Updated

Russian forces detained several relatives of a Chechen rebel leader during the height of last week's school hostage standoff, family members said.

Shirvani Semiyev, brother-in-law of Chechen rebel leader Aslan Maskhadov (search), was among what he estimated to be 50 people taken to the Russian military headquarters at Khankala, outside Grozny, on Friday and held for two days — the men and boys blindfolded, hands tied behind their backs, and forced to kneel on cold stone.

"They loaded my whole family and my brother's family ... into the truck. We were 13 in all — including women and children," he said Monday.

All were relatives of Maskhadov and another rebel leader, Shamil Basayev (search), whom Russian authorities have accused of organizing last week's school hostage seizure in southern Russia.

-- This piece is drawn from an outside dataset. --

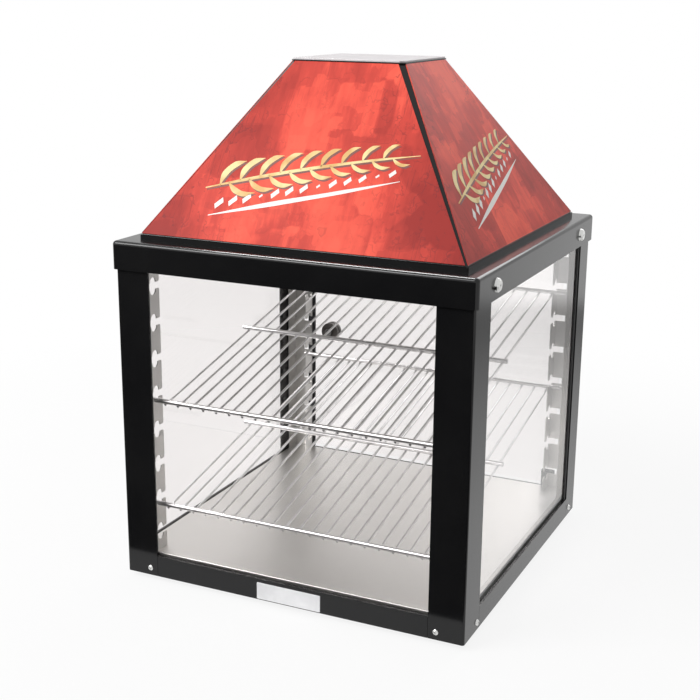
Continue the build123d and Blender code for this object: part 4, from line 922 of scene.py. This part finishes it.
class CABINET_OT_stage(bpy.types.Operator):
    """Pale floor, white surroundings, soft lamps and the camera"""

    bl_idname = "cabinet.stage"
    bl_label = "Studio"

    def execute(self, context):
        settings = context.scene.cabinet_stage
        self.add_camera(context, settings.camera_distance)
        self.add_world(context)
        self.add_floor(context, settings.floor_size)
        self.add_flag(context)
        self.add_lamps(context)
        context.scene.view_settings.view_transform = "Standard"
        return {"FINISHED"}

    @staticmethod
    def add_camera(context, setback):
        azimuth, elevation, roll = (math.radians(angle) for angle in CAMERA_TURN)
        back = Vector((
            math.sin(azimuth) * math.cos(elevation),
            -math.cos(azimuth) * math.cos(elevation),
            math.sin(elevation),
        ))
        level = (-back).cross(Vector((0, 0, 1))).normalized()
        lift = level.cross(-back)
        right = level * math.cos(roll) + lift * math.sin(roll)
        up = lift * math.cos(roll) - level * math.sin(roll)
        data = bpy.data.cameras.new("photo_camera")
        data.sensor_width = SENSOR_WIDTH
        data.lens = CAMERA_LENS
        data.clip_start, data.clip_end = CAMERA_RANGE
        camera = bpy.data.objects.new("photo_camera", data)
        context.scene.collection.objects.link(camera)
        turn = Matrix((right, up, back)).transposed().to_4x4()
        eye = Vector(CAMERA_SPOT) + Vector((0, 0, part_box("base_pan")[0].z))
        camera.matrix_world = Matrix.Translation(eye + back * setback) @ turn
        context.scene.camera = camera

    @staticmethod
    def add_world(context):
        context.scene.world = context.scene.world or bpy.data.worlds.new("studio")
        air = Finish("studio", context.scene.world)
        fill, mirrored, seen = (
            air.node("ShaderNodeBackground", None, {"Color": WHITE, "Strength": strength})
            for strength in (WORLD_FILL, WORLD_MIRRORED, 1.0)
        )
        unseen = air.mix_shaders(air.ray("Is Glossy Ray"), fill, mirrored)
        air.show(air.mix_shaders(air.ray("Is Camera Ray", "Is Transmission Ray"), unseen, seen))

    @staticmethod
    def add_plane(context, name, finish, middle, width, depth):
        sheet = bmesh.new()
        bmesh.ops.create_grid(sheet, x_segments=8, y_segments=8, size=0.5)
        bmesh.ops.scale(sheet, vec=Vector((width, depth, 1.0)), verts=sheet.verts)
        data = bpy.data.meshes.new(name)
        sheet.to_mesh(data)
        sheet.free()
        plane = bpy.data.objects.new(name, data)
        plane.location = middle
        context.scene.collection.objects.link(plane)
        data.materials.append(finish.material)
        return plane

    def add_floor(self, context, size):
        paper = Finish("studio_paper")
        fibre = paper.noise(40.0, detail=3.0)
        right, back, _ = paper.axes()
        away = (right * right + back * back) ** 0.5
        matte = paper.node("ShaderNodeBsdfDiffuse", None, {"Color": paper.mix(fibre, grey(0.86), grey(0.84))})
        glow, dusk = (
            paper.node("ShaderNodeEmission", None, {"Color": WHITE, "Strength": strength})
            for strength in (1.0, FLOOR_DUSK)
        )
        looked = paper.ray("Is Camera Ray", "Is Glossy Ray", "Is Transmission Ray")
        share = looked * (0.87 + away.above(0.85, width=0.7) * 0.13)
        fading = paper.ray("Is Glossy Ray") * away.above(*DUSK_START) * away.below(*DUSK_END)
        paper.show(paper.mix_shaders(fading, paper.mix_shaders(share, matte, glow), dusk))
        self.add_plane(context, "studio_floor", paper, (0, 0, 0), size, size)

    def add_flag(self, context):
        """A black card on the floor in front, which only gloss sees, as in a photo studio."""
        black = Finish("flag_cloth")
        cloth = black.mix(black.noise(300.0), grey(0.004), grey(0.008))
        black.show(black.node("ShaderNodeBsdfDiffuse", None, {"Color": cloth}))
        flag = self.add_plane(context, "studio_flag", black, FLAG_SPOT, *FLAG_SIZE)
        flag.visible_camera = False
        flag.visible_diffuse = False
        flag.visible_transmission = False
        flag.visible_shadow = False

    @staticmethod
    def add_lamps(context):
        for name, spot, target, power, width, height, lights_all in LAMPS:
            data = bpy.data.lights.new(name, "AREA")
            data.shape = "RECTANGLE"
            data.size = width
            data.size_y = height
            data.energy = power
            lamp = bpy.data.objects.new(name, data)
            context.scene.collection.objects.link(lamp)
            lamp.visible_diffuse = lights_all
            lamp.location = spot
            aim = Vector(target) - Vector(spot)
            lamp.rotation_euler = aim.to_track_quat("-Z", "Y").to_euler()


class CABINET_PT_sidebar(bpy.types.Panel):
    """Every step of the cabinet, in order"""

    bl_idname = "CABINET_PT_sidebar"
    bl_label = "Heated display cabinet"
    bl_space_type = "VIEW_3D"
    bl_region_type = "UI"
    bl_category = SIDEBAR

    def draw(self, context):
        layout = self.layout
        scene = context.scene
        for group in (scene.cabinet_sign, scene.cabinet_metal, scene.cabinet_stage):
            for key in group.bl_rna.properties.keys():
                if key not in ("rna_type", "name"):
                    layout.prop(group, key)
        for step in STEPS:
            layout.operator(step.bl_idname)


STEPS = (
    CABINET_OT_enamel,
    CABINET_OT_stainless,
    CABINET_OT_shelves,
    CABINET_OT_glass,
    CABINET_OT_fittings,
    CABINET_OT_head_insides,
    CABINET_OT_sign_faces,
    CABINET_OT_sign_print,
    CABINET_OT_control_marks,
    CABINET_OT_stage,
)
SETTINGS = (SignSettings, MetalSettings, StageSettings)


def register():
    for item in SETTINGS + STEPS + (CABINET_PT_sidebar,):
        bpy.utils.register_class(item)
    bpy.types.Scene.cabinet_sign = bpy.props.PointerProperty(type=SignSettings)
    bpy.types.Scene.cabinet_metal = bpy.props.PointerProperty(type=MetalSettings)
    bpy.types.Scene.cabinet_stage = bpy.props.PointerProperty(type=StageSettings)


def unregister():
    del bpy.types.Scene.cabinet_sign
    del bpy.types.Scene.cabinet_metal
    del bpy.types.Scene.cabinet_stage
    for item in reversed(SETTINGS + STEPS + (CABINET_PT_sidebar,)):
        bpy.utils.unregister_class(item)


def main():
    register()
    for step in STEPS:
        group, name = step.bl_idname.split(".")
        getattr(getattr(bpy.ops, group), name)()


if __name__ == "__main__":
    main()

A military officer questioned Semiyev, demanding to know where Maskhadov was.

"He's somewhere in the mountains, the forests, and I'm here, in the lowlands," Semiyev said he'd replied. "How could he get to me, through all those checkpoints?"

Then he was asked about his attitude to the school seizure — and whether he would be willing to serve as a mediator with the attackers.

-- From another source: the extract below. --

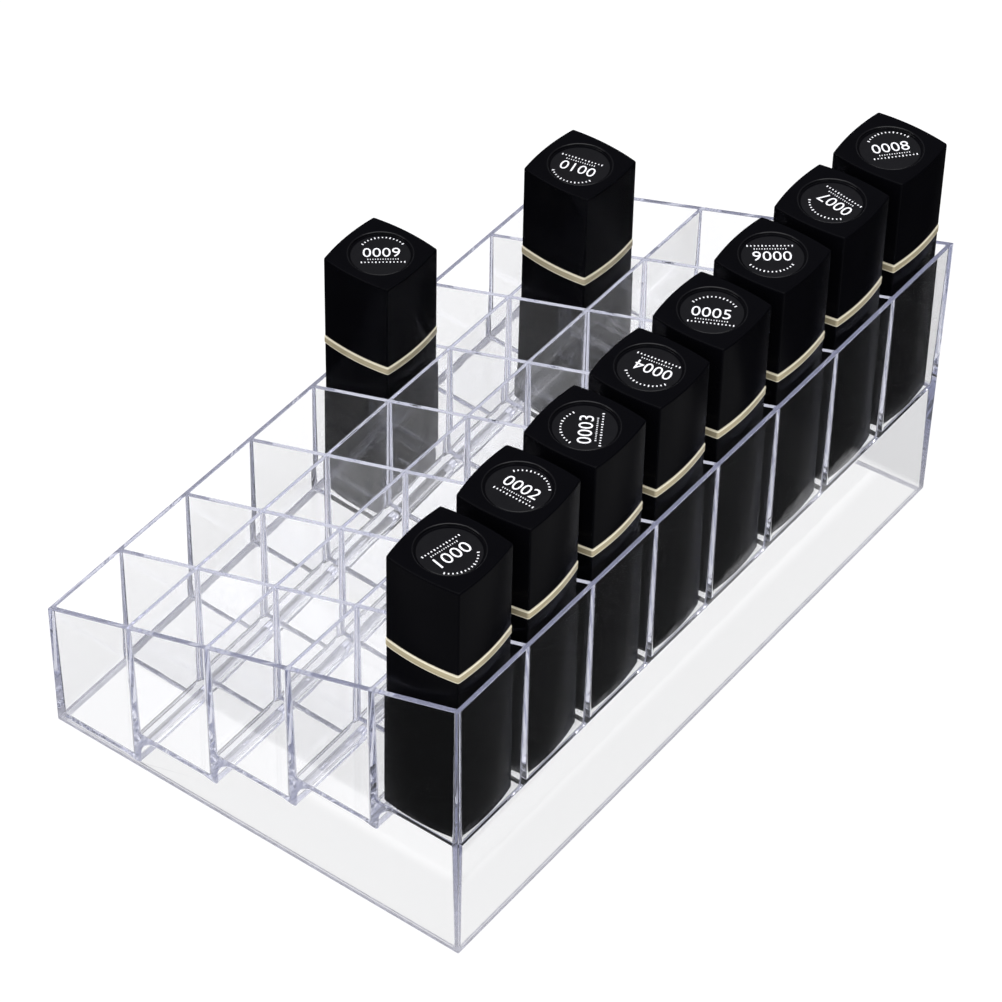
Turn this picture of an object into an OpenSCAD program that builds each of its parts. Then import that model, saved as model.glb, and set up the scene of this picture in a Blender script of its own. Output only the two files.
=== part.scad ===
// Stepped display organizer: forty clear square cells in five rising rows,
// with ten square twist-up lipsticks stored upside-down in some of the cells.
// Frame: +X along the eight cells of a row, +Y to the tall rear, +Z up.
// The origin is the centre of the outline, on the surface it stands on.

/* [Tray] */
// Number of cells in one row, along X
cells_x = 8; // [8:1:8]
// Number of rows, along Y
cells_y = 5; // [5:1:5]
// Distance from cell to cell along a row
pitch_x = 28; // [27:0.1:30]
// Distance from row to row
pitch_y = 27.4; // [26.6:0.1:30]
// Thickness of the four outer walls
wall_t = 2; // [1.6:0.1:2.4]
// How far the feet of the end walls stand outside the outermost cell lines
foot_out = 0.4; // [0.2:0.1:1]
// How far the end walls lean outwards for each millimetre of height
lean = 0.014; // [0:0.001:0.02]
// Thickness of the walls between cells
divider_t = 1.6; // [1.2:0.1:1.8]
// Thickness of the cell floors
floor_t = 2; // [1.6:0.1:2.4]
// Height of the tray at its low front edge
front_h = 43.5; // [40:0.5:48]
// Height of the tray at its tall rear edge
rear_h = 93; // [90:0.5:97]
// Height of the lowest row's floor above the table
first_floor_z = 3; // [2.6:0.1:5]
// How much each row's floor is higher than the one in front
row_rise = 9.6; // [9:0.1:10.2]

/* [Lipstick] */
// Width of the square cap and base, across the middle of two crowned sides
stick_w = 24.4; // [23.4:0.1:24.6]
// How much each side bulges
crown = 0.9; // [0.4:0.1:1.2]
// Distance from the axis to the rounded long edges
edge_out = 15.75; // [15:0.05:15.8]
// Length with the cap on
stick_l = 88; // [86:0.5:90]
// Length of the cap
cap_l = 56.65; // [54:0.05:56.65]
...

"I'd have gone if I'd had any authority and the terrorists would listen to me," he said. "They would have shot me right away..."

On Saturday night, Semiyev said, a doctor came to the detainees and asked if they needed medical care. Then a colonel came, "said there had been a mistake, and that we would be put on a helicopter for home," Semiyev said. "And we were actually brought home by helicopter."

In an official statement cited by the pro-Kremlin strana.ru Web site, the Russian Federal Security Service spokesman for Russian forces in Chechnya (search), Maj. Gen. Ilya Shabalkin, said federal forces had taken action to protect the rebel leaders' relatives from vigilante attempts at revenge for the school tragedy.

Militants seized the school in Beslan, in southern Russia, on Sept. 1, a day after a suicide bombing in Moscow killed 10 people and just over a week after two Russian passenger planes crashed following explosions and killed all 90 people aboard — attacks authorities suspect were linked to the war in Chechnya.